Présentation de Quicherat :
Cet écrivain, Ecossais de nation et gradué en droit canon de
l'université de Paris, naquit en 1385. Il fut abbé de Saint-Colm
depuis l'an 1418. Le roi Jacques Ier se servit de lui à diverses reprises
pour des affaires concernant l'administration de ses finances.
Il entreprit en 1441 de compléter et de continuer Fordun, qui, à la fin du XIVe siècle avait commencé, sous le titre de Scotichronicon,
une histoire ou chronique générale de son pays. Bower
poussa ce travail jusqu'à la mort de Jacques Ier (1437), et le dédia
au lord David Stuart de Rossyth. Dans son quinzième livre (chap. 36),
il parle de Jeanne d'Arc, sur laquelle il avait eu des renseignements
par un témoin oculaire. Cette circonstance, les relations
amicales de l'Ecosse avec la France du temps de Charles VII, la
connaissance que l'auteur avait de notre pays : tout cela donne de
la valeur à ses paroles, là même où il n'articule que des erreurs.
Les meilleures éditions du Scotichronicon, augmenté par Bower, sont celles d'Oxford par Hearne, 5 vol. in-8°, 1722, et d'Edimbourg
par Goodall, 2 vol. in-fol., 1759.
Notes :
1 Encore que cet abrégé des exploits de la Pucelle soit substantiellement vrai,
l'ordre des événements y est interverti, et la manière dont ils se sont accomplis, altérée.
2 Dolio inclusa.
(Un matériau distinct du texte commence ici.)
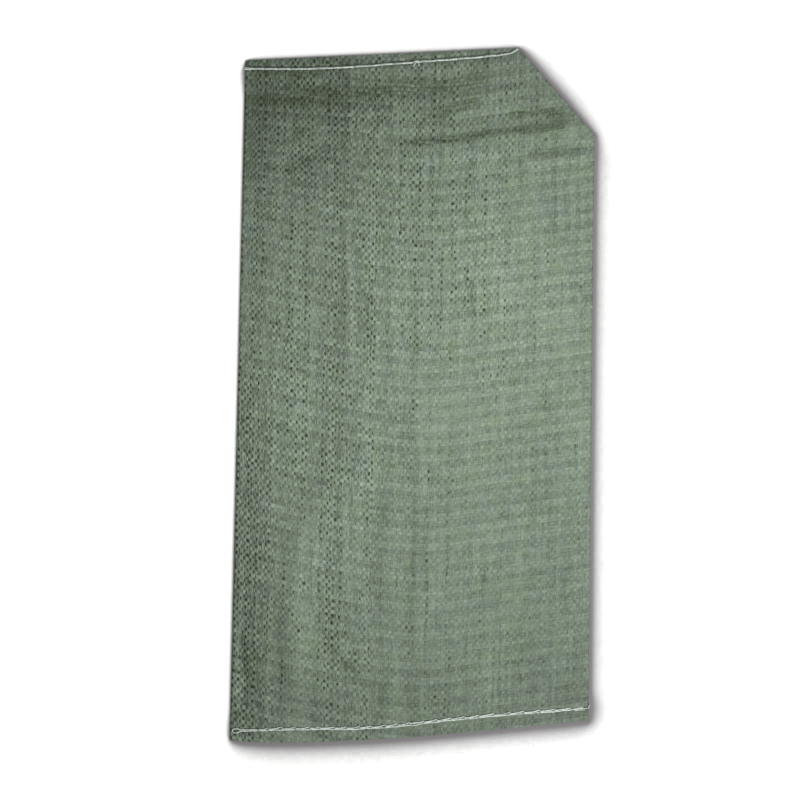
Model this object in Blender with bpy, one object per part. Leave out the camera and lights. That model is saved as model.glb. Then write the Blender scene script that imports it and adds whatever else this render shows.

Les bûchers étaient construits en forme circulaire; de là, je crois, la
métaphore de Walter Bower, dolio inclusa, enfermée dans le tonneau.
NDLR : Quicherat n'a pas très bien interprété ce passage dans sa note.
3 Ainsi, en Écosse, Bethford passait pour le véritable instigateur de la
mort de Jeanne d'Arc (Quicherat).
4 C'est là un des chefs de l'accusation soutenue par le promoteur en 1431.
5 Vers rencontrés à plusieurs reprises dans d'autres témoignages.